Your task is to quote the listing below exactly, beginning with its first line and ending on the line bearing "return back_bracket(0) - rod(*PIVOT, PIVOT_RADIUS".
----- SUPPLIED INFORMATION
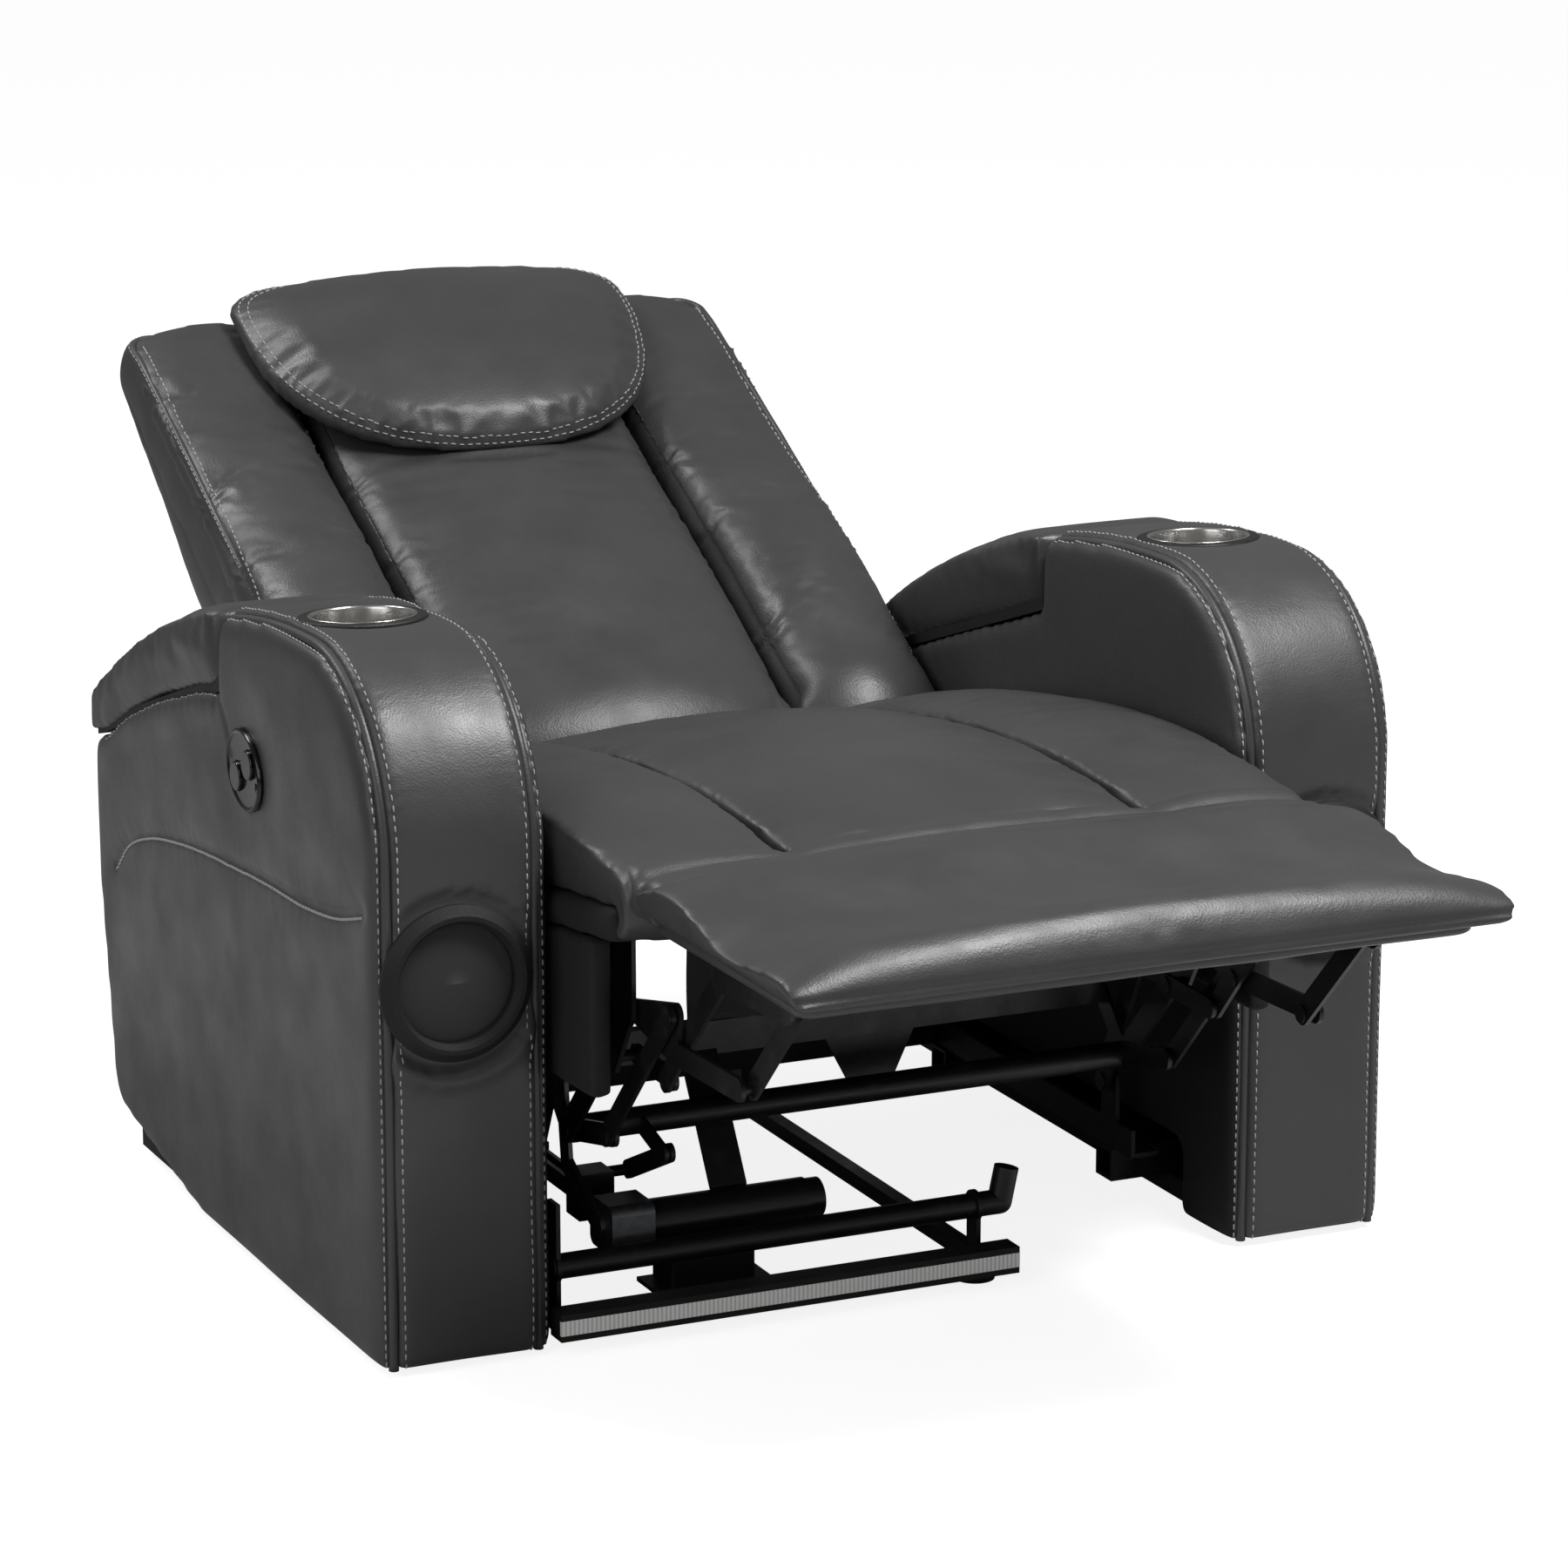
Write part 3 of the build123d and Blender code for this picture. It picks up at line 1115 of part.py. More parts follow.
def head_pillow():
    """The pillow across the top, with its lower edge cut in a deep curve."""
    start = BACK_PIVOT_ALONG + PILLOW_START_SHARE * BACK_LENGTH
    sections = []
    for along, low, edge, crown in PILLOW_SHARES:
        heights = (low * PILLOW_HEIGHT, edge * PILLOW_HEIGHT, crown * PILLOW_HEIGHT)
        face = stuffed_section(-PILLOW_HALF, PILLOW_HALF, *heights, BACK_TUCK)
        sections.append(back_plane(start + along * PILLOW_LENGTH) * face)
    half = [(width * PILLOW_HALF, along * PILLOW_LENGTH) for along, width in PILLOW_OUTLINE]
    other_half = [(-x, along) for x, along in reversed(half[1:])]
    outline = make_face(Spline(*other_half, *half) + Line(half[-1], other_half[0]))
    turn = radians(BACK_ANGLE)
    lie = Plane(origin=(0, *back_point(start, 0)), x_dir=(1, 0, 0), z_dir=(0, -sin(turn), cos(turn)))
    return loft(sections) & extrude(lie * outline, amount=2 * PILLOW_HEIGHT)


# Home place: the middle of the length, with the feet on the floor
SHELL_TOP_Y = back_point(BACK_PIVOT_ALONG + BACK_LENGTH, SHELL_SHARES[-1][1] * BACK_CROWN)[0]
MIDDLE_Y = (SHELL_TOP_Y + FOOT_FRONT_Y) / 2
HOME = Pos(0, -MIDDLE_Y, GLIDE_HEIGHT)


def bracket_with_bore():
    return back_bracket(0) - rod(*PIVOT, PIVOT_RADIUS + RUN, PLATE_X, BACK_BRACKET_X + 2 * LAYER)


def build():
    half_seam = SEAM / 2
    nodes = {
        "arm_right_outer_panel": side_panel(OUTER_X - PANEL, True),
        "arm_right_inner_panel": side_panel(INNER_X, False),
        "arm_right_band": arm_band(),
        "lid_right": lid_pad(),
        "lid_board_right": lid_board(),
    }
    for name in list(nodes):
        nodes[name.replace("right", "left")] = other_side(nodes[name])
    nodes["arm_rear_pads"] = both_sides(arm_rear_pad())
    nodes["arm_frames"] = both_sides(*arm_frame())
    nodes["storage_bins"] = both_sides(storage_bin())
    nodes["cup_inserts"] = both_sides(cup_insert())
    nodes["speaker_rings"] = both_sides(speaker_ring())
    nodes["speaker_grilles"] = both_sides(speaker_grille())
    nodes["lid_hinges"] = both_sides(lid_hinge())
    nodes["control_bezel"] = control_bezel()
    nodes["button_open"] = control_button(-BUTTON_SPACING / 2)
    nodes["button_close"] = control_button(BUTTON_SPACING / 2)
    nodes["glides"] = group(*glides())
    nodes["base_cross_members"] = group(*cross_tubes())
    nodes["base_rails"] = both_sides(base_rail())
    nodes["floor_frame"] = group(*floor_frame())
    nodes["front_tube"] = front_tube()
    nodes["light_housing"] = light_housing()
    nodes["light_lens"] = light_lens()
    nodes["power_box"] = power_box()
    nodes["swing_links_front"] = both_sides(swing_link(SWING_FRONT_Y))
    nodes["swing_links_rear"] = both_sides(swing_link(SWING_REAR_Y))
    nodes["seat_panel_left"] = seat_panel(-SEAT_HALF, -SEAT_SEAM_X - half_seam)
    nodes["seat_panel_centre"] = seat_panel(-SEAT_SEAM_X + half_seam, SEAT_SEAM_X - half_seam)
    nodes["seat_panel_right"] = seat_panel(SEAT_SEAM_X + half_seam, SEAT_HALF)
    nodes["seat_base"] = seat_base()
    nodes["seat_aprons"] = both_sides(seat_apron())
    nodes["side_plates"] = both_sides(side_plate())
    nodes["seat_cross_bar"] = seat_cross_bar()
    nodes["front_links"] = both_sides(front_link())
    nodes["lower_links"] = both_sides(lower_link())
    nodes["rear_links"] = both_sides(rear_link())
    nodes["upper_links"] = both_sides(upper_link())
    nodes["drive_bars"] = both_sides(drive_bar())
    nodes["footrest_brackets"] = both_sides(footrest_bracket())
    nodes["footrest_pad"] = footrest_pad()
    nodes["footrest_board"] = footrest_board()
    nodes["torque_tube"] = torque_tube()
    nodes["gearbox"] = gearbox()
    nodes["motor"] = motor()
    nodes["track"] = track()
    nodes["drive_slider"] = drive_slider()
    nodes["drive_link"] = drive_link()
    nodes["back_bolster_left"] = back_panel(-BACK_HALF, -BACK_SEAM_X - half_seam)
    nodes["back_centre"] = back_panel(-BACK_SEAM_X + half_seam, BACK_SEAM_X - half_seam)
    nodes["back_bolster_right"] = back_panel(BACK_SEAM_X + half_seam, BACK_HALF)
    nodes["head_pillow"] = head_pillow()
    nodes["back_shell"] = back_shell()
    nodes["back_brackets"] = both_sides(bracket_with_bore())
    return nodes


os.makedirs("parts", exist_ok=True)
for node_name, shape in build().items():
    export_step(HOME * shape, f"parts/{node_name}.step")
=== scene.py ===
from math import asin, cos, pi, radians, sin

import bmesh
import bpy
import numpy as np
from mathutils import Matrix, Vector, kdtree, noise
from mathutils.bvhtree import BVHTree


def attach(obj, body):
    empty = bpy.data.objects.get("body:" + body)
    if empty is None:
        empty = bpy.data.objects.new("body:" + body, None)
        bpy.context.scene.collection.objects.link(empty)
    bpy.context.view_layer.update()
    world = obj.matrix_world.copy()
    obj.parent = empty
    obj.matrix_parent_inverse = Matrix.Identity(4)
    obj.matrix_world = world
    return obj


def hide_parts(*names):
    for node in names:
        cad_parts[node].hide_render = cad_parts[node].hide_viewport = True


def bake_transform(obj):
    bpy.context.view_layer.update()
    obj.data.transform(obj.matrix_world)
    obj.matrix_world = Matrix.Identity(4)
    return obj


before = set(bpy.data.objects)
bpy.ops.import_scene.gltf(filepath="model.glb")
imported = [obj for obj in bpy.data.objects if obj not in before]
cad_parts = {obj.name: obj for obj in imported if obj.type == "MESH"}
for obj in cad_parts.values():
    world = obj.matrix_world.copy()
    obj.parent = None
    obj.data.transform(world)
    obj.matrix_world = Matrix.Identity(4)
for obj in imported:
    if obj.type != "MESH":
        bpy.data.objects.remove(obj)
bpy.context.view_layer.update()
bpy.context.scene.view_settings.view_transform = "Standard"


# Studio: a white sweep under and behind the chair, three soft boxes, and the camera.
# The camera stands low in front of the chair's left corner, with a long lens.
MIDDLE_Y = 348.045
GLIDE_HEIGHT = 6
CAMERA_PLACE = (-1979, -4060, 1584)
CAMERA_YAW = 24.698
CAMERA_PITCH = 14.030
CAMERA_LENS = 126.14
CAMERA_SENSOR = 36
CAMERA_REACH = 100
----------
== WRITTEN RESPONSE ==
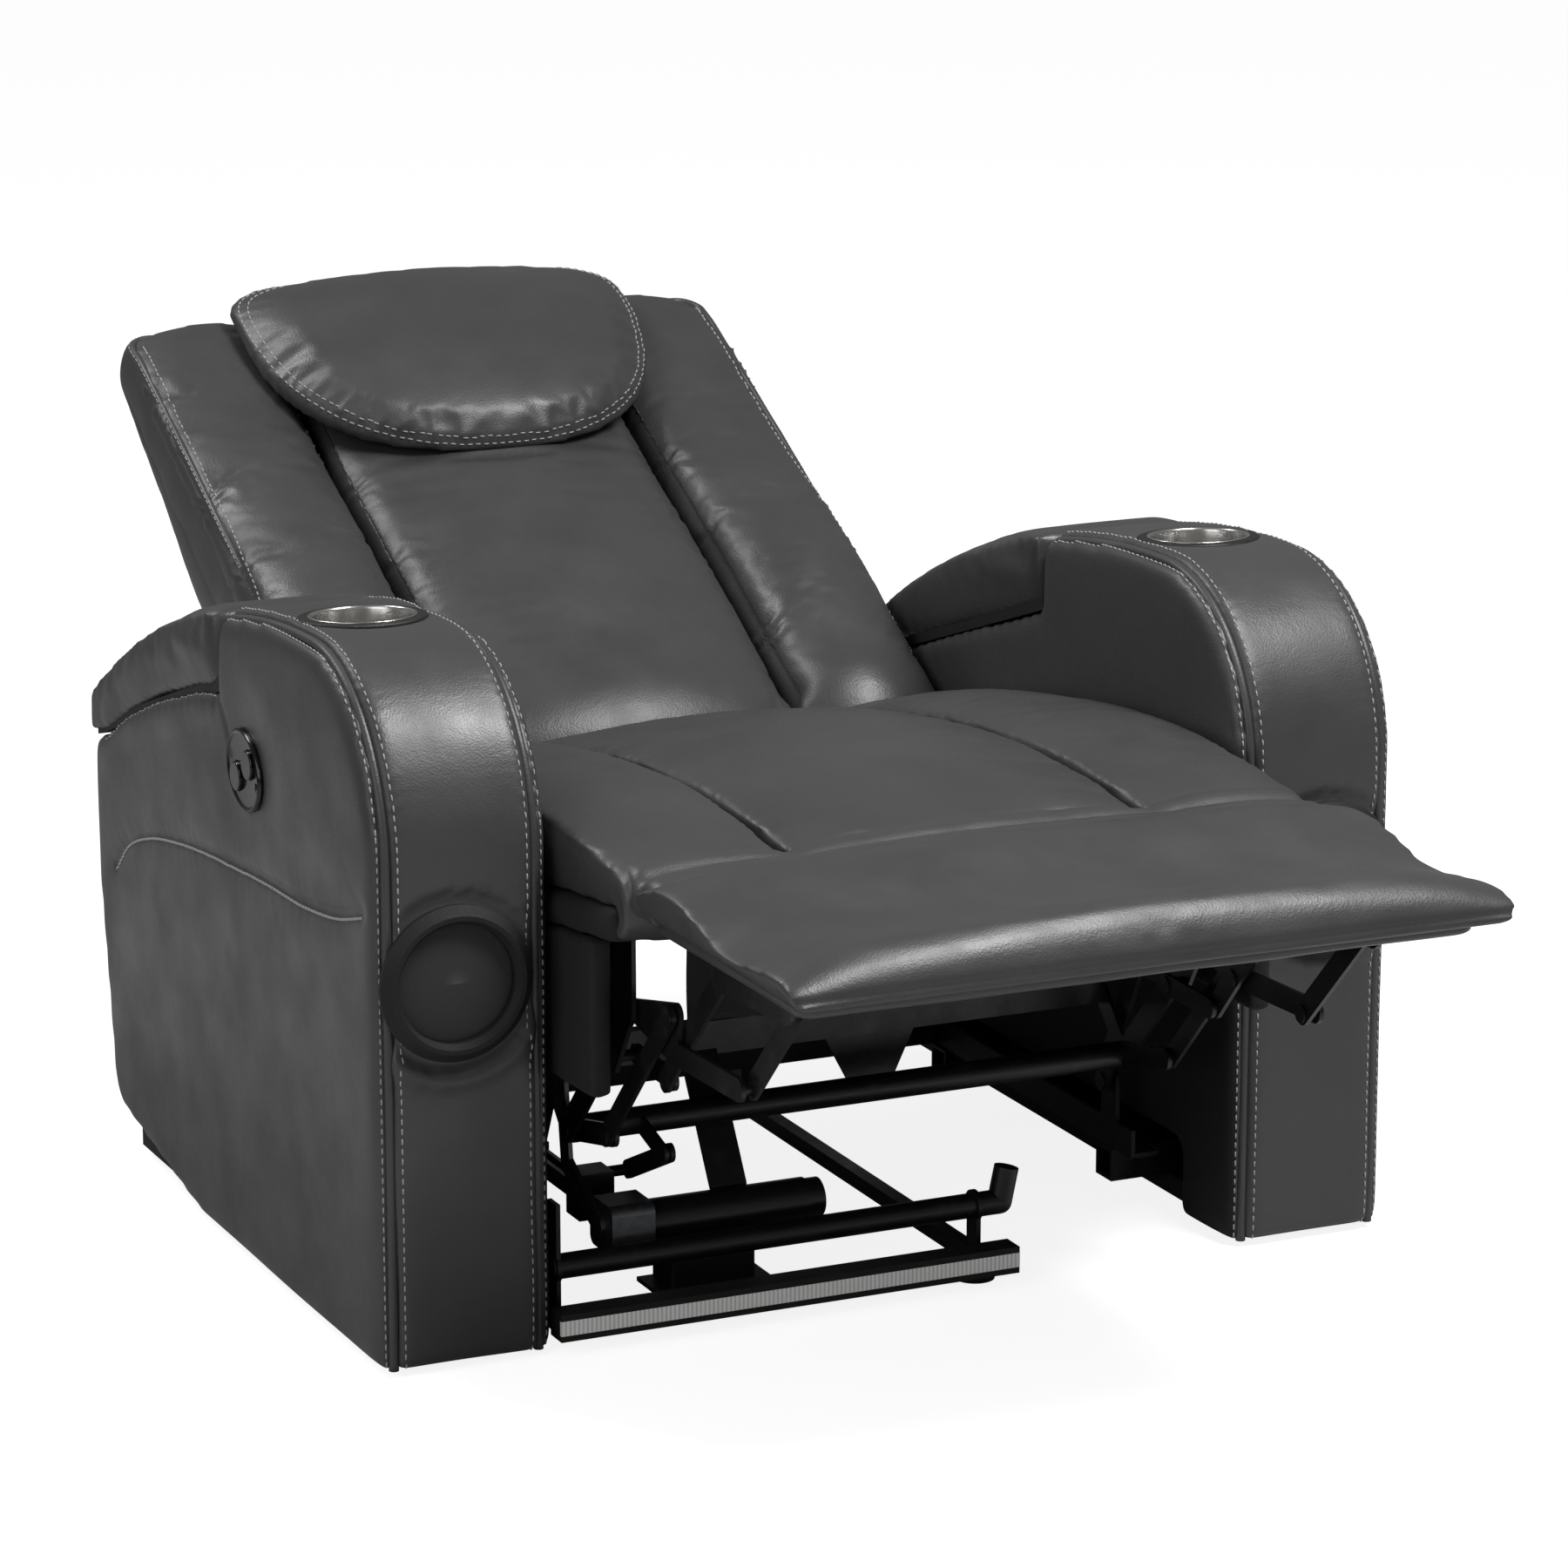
Write part 3 of the build123d and Blender code for this picture. It picks up at line 1115 of part.py. More parts follow.
def head_pillow():
    """The pillow across the top, with its lower edge cut in a deep curve."""
    start = BACK_PIVOT_ALONG + PILLOW_START_SHARE * BACK_LENGTH
    sections = []
    for along, low, edge, crown in PILLOW_SHARES:
        heights = (low * PILLOW_HEIGHT, edge * PILLOW_HEIGHT, crown * PILLOW_HEIGHT)
        face = stuffed_section(-PILLOW_HALF, PILLOW_HALF, *heights, BACK_TUCK)
        sections.append(back_plane(start + along * PILLOW_LENGTH) * face)
    half = [(width * PILLOW_HALF, along * PILLOW_LENGTH) for along, width in PILLOW_OUTLINE]
    other_half = [(-x, along) for x, along in reversed(half[1:])]
    outline = make_face(Spline(*other_half, *half) + Line(half[-1], other_half[0]))
    turn = radians(BACK_ANGLE)
    lie = Plane(origin=(0, *back_point(start, 0)), x_dir=(1, 0, 0), z_dir=(0, -sin(turn), cos(turn)))
    return loft(sections) & extrude(lie * outline, amount=2 * PILLOW_HEIGHT)


# Home place: the middle of the length, with the feet on the floor
SHELL_TOP_Y = back_point(BACK_PIVOT_ALONG + BACK_LENGTH, SHELL_SHARES[-1][1] * BACK_CROWN)[0]
MIDDLE_Y = (SHELL_TOP_Y + FOOT_FRONT_Y) / 2
HOME = Pos(0, -MIDDLE_Y, GLIDE_HEIGHT)


def bracket_with_bore():
    return back_bracket(0) - rod(*PIVOT, PIVOT_RADIUS + RUN, PLATE_X, BACK_BRACKET_X + 2 * LAYER)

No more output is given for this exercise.